# Battery Packs and fuse protection?



## noela (May 22, 2008)

I have two projects coming up that will require unusual battery configurations. I will, in all probability make my own battery packs, they will be NiMh. One will be 12 vdc, and the other may need to be 19.2 vdc. I will need to protect these batteries with resettable fuses, if possible. Can anybody suggest a method for doing this? Is there a formula for determining the proper voltage/current rating for such devices?
Thank you.


----------



## Greg Elmassian (Jan 3, 2008)

Sure, how much current will your loco draw worst case? You already know the voltage. 

If you want resettable fuses, you mean self-resetting or manually reset? You of course don't mean a REAL fuse, but a form of circuit breaker. Or were you thinking of a "polyswitch" which is a current limiting device, does not shut off entirely. 

Not giving you a hard time, but you want to figure out what type of protection you want, and also what you are willing to spend. 

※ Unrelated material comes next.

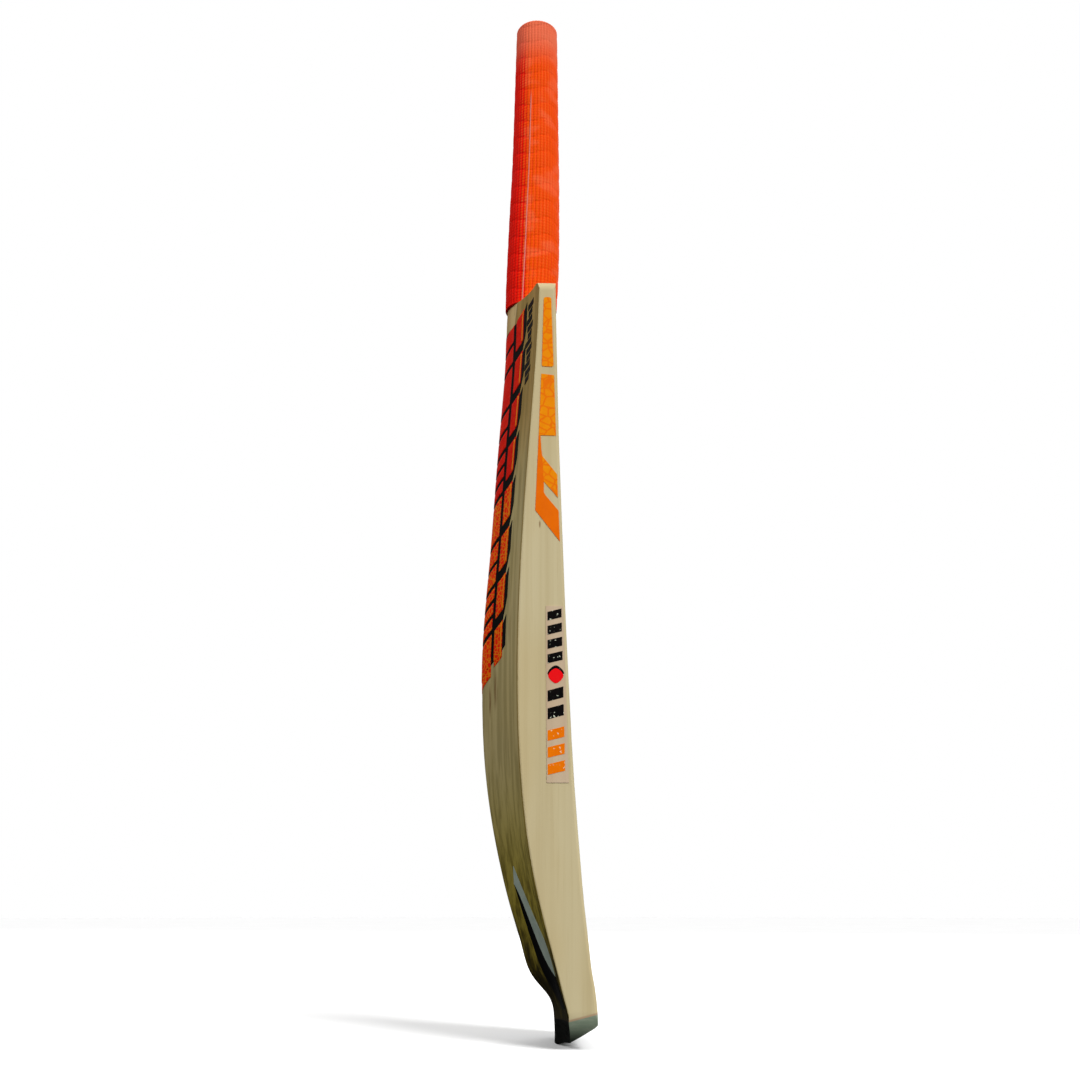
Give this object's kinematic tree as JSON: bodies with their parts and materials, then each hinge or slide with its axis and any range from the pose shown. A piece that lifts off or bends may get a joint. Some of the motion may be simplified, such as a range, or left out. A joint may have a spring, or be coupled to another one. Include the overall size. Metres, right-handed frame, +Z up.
{
  "type": "cricket bat",
  "caption": "Full-size cricket bat with a bowed willow blade, a spliced cane handle, a ribbed rubber grip and a toe guard.",
  "frame": {"origin": "on the ground under the middle of the bat's outline, with the bat standing upright on its toe", "axes": "+Z up from the toe to the end of the handle, +Y the way the hitting face looks, +X towards the bat's right edge as seen from the back"},
  "size_m": [0.1086, 0.081, 0.835],
  "materials": {
    "willow": "satin, lightly oiled",
    "cane": "satin",
    "spring_rubber": "matt",
    "twine": "matt, waxed",
    "grip_rubber": "ribbed, satin",
    "guard_rubber": "satin",
    "label_amber": "printed, satin gloss",
    "label_orange": "printed, satin gloss",
    "label_film": "clear, glossy",
    "label_silver": "printed, satin gloss",
    "label_black": "printed, glossy",
    "label_spine": "printed, glossy"
  },
  "bodies": {
    "root": {"blade": "willow", "cane_face_left": "cane", "cane_face_centre": "cane", "cane_face_right": "cane", "cane_front_left": "cane", "cane_front_centre": "cane", "cane_front_right": "cane", "cane_rear_left": "cane", "cane_rear_centre": "cane", "cane_rear_right": "cane", "cane_spine_left": "cane", "cane_spine_centre": "cane", "cane_spine_right": "cane", "spring_front": "spring_rubber", "spring_middle": "spring_rubber", "spring_rear": "spring_rubber", "twine_binding": "twine", "grip": "grip_rubber", "toe_guard": "guard_rubber", "spine_label": "label_spine", "flank_strokes": "label_black", "edge_bar_upper_right": "label_amber", "edge_bar_lower_right": "label_amber", "edge_slash_right": "label_orange", "edge_inset_right": "label_amber", "edge_film_right": "label_film", "flash_silver_right": "label_silver", "flash_black_right": "label_black", "edge_bar_upper_left": "label_amber", "edge_bar_lower_left": "label_amber", "edge_slash_left": "label_orange", "edge_inset_left": "label_amber", "edge_film_left": "label_film", "flash_silver_left": "label_silver", "flash_black_left": "label_black"}
  },
  "joints": []
}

If it was me, and I had room for them, and the $$, I'd use a resettable circuit breaker with the reset button on the bottom of the loco. The self resetting ones seem to keep trying to reset but the short may still exist. I don't like the polyfuses, they lose too much current and are too slow in my personal opinion, but that's just me, they work fine for others, and are better than nothing. 

Greg


----------



## Tom Parkins (Jan 2, 2008)

Try the automotive or RV section of your local auto supply house. I have a trailing battery car that uses 19.2 v nominal max voltage. I put a 6 amp glass cylinder automobile fuse in series going out the power car. It's originally designed for 12 volts, but remember fuses are current sensitive. I typically only run double header with RS3/GP9 and 20-25 car trains on a 2% grade. The 6 amps seems fine, though I have blown a few. They are easily replaced in the battery car. It's cheap. I could probably go with a 10 amp fuse and almost never blow one, but this is safe. I am using an Aristo 27 MHz trackside in the battery car. It too is fused with a 10 amp fuse. Only time I blew that was when I forgot to shut it off and hit the out-put terminals with the screw driver. 

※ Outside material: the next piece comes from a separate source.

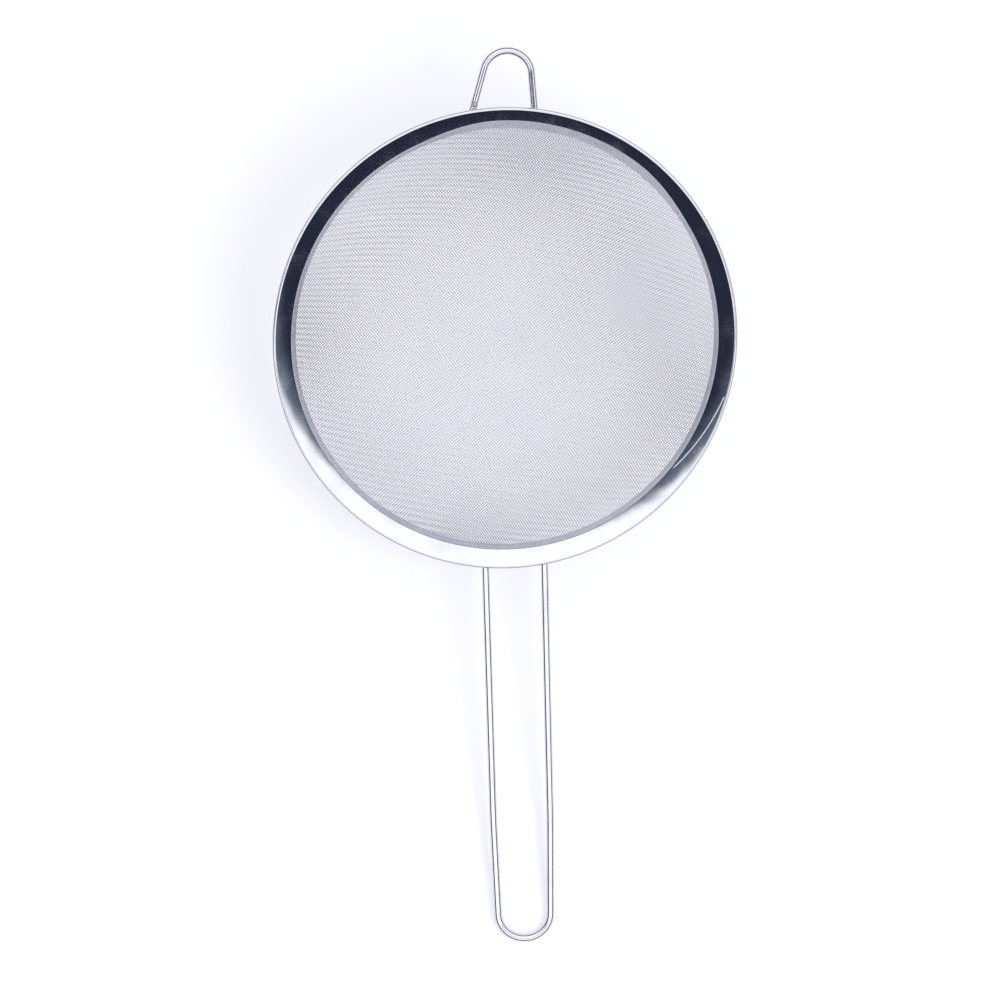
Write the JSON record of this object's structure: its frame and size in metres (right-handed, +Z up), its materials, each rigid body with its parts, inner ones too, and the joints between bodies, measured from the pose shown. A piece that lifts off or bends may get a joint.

Bottom line.... Go with a 6 or 10 amp automobile fuse. It's cheap, easy and reliable. 

Tom P


----------



## Greg Elmassian (Jan 3, 2008)

Tom, I think he was asking for resettable fuses.. on "real" fuses, I would recommend the automotive blade type, they are easier to find, and cheaper. 

Regards, Greg


----------



## izzy0855 (Sep 30, 2008)

Noel, 

First you need to decide what type of protection you want? Charge or discharge? Charge = 70 or 75 degree thermostat. Discharge = .350, .420 or .475 polyswtch depending on the milliamp draw? 

Rick Isard 
Cordless Renovations, LLC


----------



## Del Tapparo (Jan 4, 2008)

Posted By izzy0855 on 04 Mar 2011 07:18 PM 
Noel, 

First you need to decide what type of protection you want? Charge or discharge? Charge = 70 or 75 degree thermostat. Discharge = .350, .420 or .475 polyswtch depending on the milliamp draw? 

Rick Isard 
Cordless Renovations, LLC 
I think discharge is the obvious answer. I also assume your dimensionless discharge numbers are amps? Those certainly aren't the only choices. The ones I buy usually come in increments of 1 amp.

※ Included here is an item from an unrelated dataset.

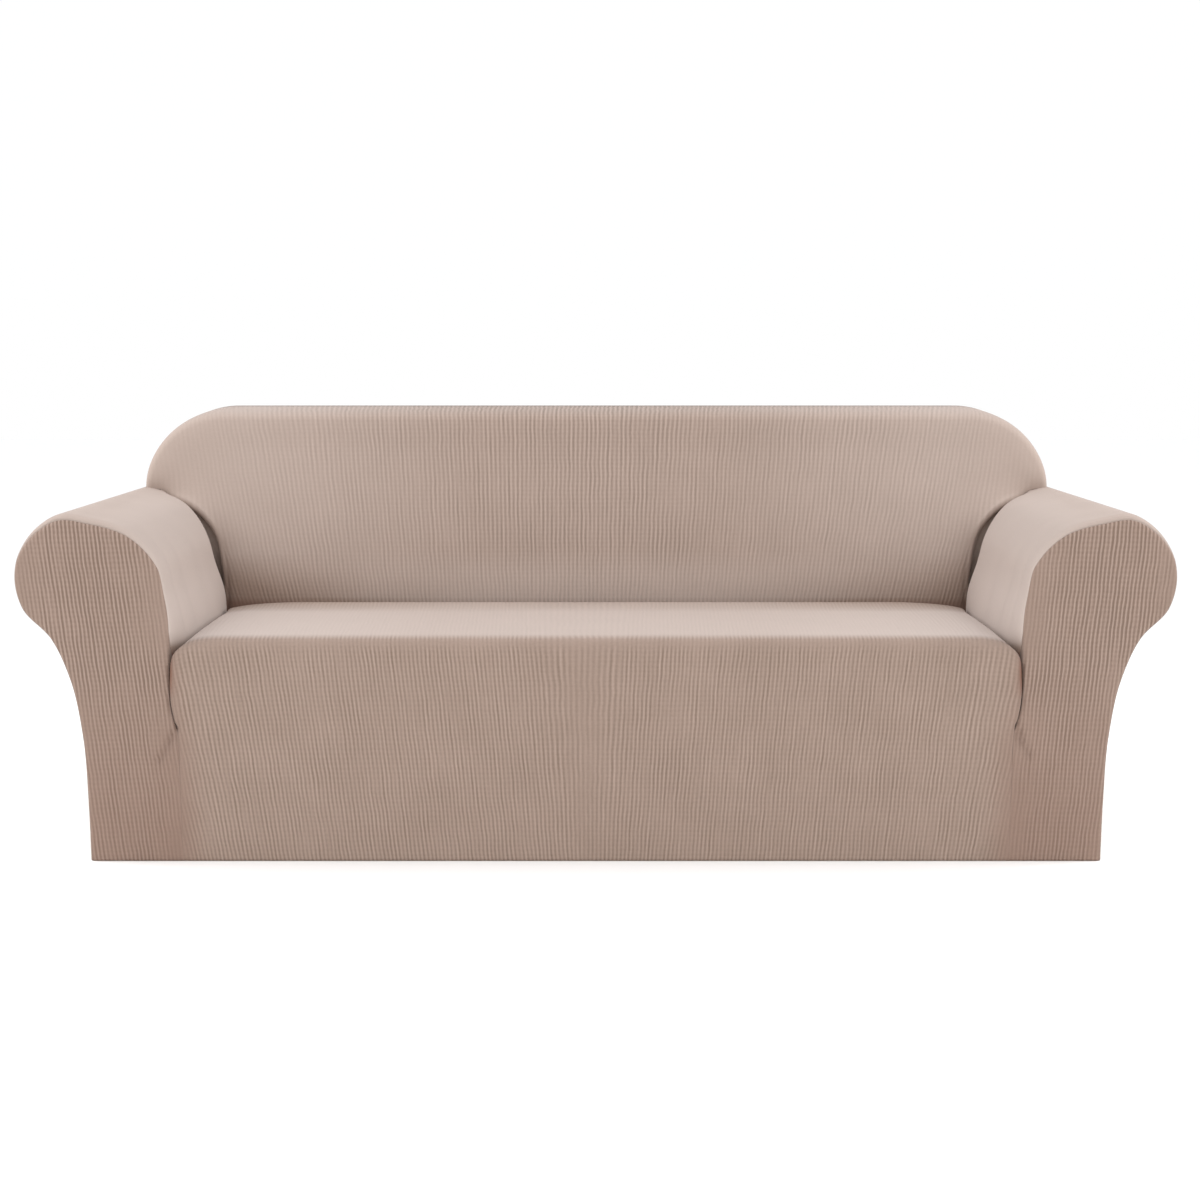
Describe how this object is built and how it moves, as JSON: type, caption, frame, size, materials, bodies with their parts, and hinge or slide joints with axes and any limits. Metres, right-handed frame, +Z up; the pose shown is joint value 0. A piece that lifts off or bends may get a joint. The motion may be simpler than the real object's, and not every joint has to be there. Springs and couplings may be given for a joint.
{
  "type": "fitted slipcover for a three-seat sofa",
  "caption": "Fitted stretch slipcover for a wide sofa with rolled arms, in a pale ribbed jacquard, hollow and open underneath.",
  "frame": {"origin": "middle of the underside of the cloth on top of the back, where what is inside holds the cover up", "axes": "+X to the right seen from the front, +Y from the front to the outside back, +Z up"},
  "size_m": [2.0996, 0.8944, 0.8041],
  "materials": {
    "jacquard": "stretch polyester jacquard in pale taupe with fine upright ribs"
  },
  "bodies": {
    "root": {"seat_panel": "jacquard", "back_panel": "jacquard", "rear_panel": "jacquard", "arm_left": "jacquard", "arm_right": "jacquard", "arm_front_left": "jacquard", "arm_front_right": "jacquard"}
  },
  "joints": []
}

I use polyswitches in most of my controls as a "last resort" means of protection, but they are indeed slow to react. A glass fuse is much better, which is what I use in my Battery Conversion Modules. Beware of polyswitch ratings, by the way. Just because it is rated for X amps doesn't necessarily mean you can run at that current draw continuously. I have found you need a larger rating than what you really want, based on my test results.

Likewise, don't assume that two X amp polyswitches connected in parallel will trip at 2X the rating. My testing shows that they will trip at a much lower value. 


For the simple solution, I would just recommend an in-line fuse holder and a glass fuse rated for 5 amps.


----------



## noela (May 22, 2008)

Thank you for the responses. First of all, please, I don't take personal offense to comments. If I had all of the answers, I wouldn't be here. I am seeking input from those that have experience, and can help me avoid any pitfalls that they may have gone through. When I build power supplies, I use manually resettable circuit breakers, as there is normally room to install them. On battery cars, glass fuses have been used, because they are accessible. In the two projects that I am being asked to do, they will be self contained, and accessing glass fuses, while not impossible if I can figure out how to do it, may not be feasible. Circuit breakers, due to their size (unless there are some smaller ones that I am not familiar with), may be difficult to fit into the spaces that I am working with. I am familiar with the limitations of polyswitches, which is why I bridged this question in the first place. 
As mentioned, my primary concern will be discharge, as the charging circuits will be protected by the chargers themselves. 
I really do appreciate the input from these forums. Under normal circumstances I do purchase and install Rick's batteries, but in the two cases in question, the configuration may actually involve multiple smaller packs to fit inside my projects. Both are custom build units with finite install areas, and I must insure that I can protect the battery before I take them on. 
Thank you again. 

Noel


----------



## Totalwrecker (Feb 26, 2009)

On my 4-4-0 batt conversion I added an auto blade fuse to the underside of the tender, completely out of sight. All I need do is flip the tender over to see the condition of the fuse. I used the socket half of blade type wire connectors, bent 90 degrees through the floor. The fuse lies along the floor behind the side sills. 
With fuse inserted, I epoxied the sockets in the floor, sealing the holes. I did have to rework the sockets slightly as the blade on the fuse was about 1/32 wider. Made more sense to me to modify the sockets for all fuses than to file all the fuses. 

John


----------



## Greg Elmassian (Jan 3, 2008)

They do make small, self resetting circuit breakers that fit the socket of a mini blade type auto fuse.










This one by Buss, long time manufacturer. These are real circuit breakers, when they disconnect, they completely disconnect vs. the PTC type (Positive Temperature Coefficient), which is a "polyfuse"/"polyswitch".

Greg


----------



## noela (May 22, 2008)

Hi Greg,
This looks great. I looked around, but couldn't find anything less than 10 amps. I was hoping for something like 5 amps. Any thoughts?
Thanks again.

Noel


----------



## Greg Elmassian (Jan 3, 2008)

Yeah, I looked for a while too and nothing under 10, strange. I'll look some more, there HAS to be miniature resettable units somewhere... 

Greg


----------



## noela (May 22, 2008)

Thank you. Going to ECLSTS?


----------



## Greg Elmassian (Jan 3, 2008)

Nope, would like to, but I am on the other side of the planet. Probably won't make the convention either, drat. 

Greg


----------



## Pete Thornton (Jan 2, 2008)

Also check out your marine electrical supply house. My big boat has a ton of 12V circuit breakers that are probably rated for 24V max. The small boat has similar push-button breakers. And they are weather-resistant! Ancor is a big manufacturer of ship electrics: 
http://www.shipstore.com/SS/HTML/anc/anccircuitbreaker.html


----------



## Greg Elmassian (Jan 3, 2008)

All the marine ones I found were 10 amps and up. 

I'll keep looking. 

Greg


----------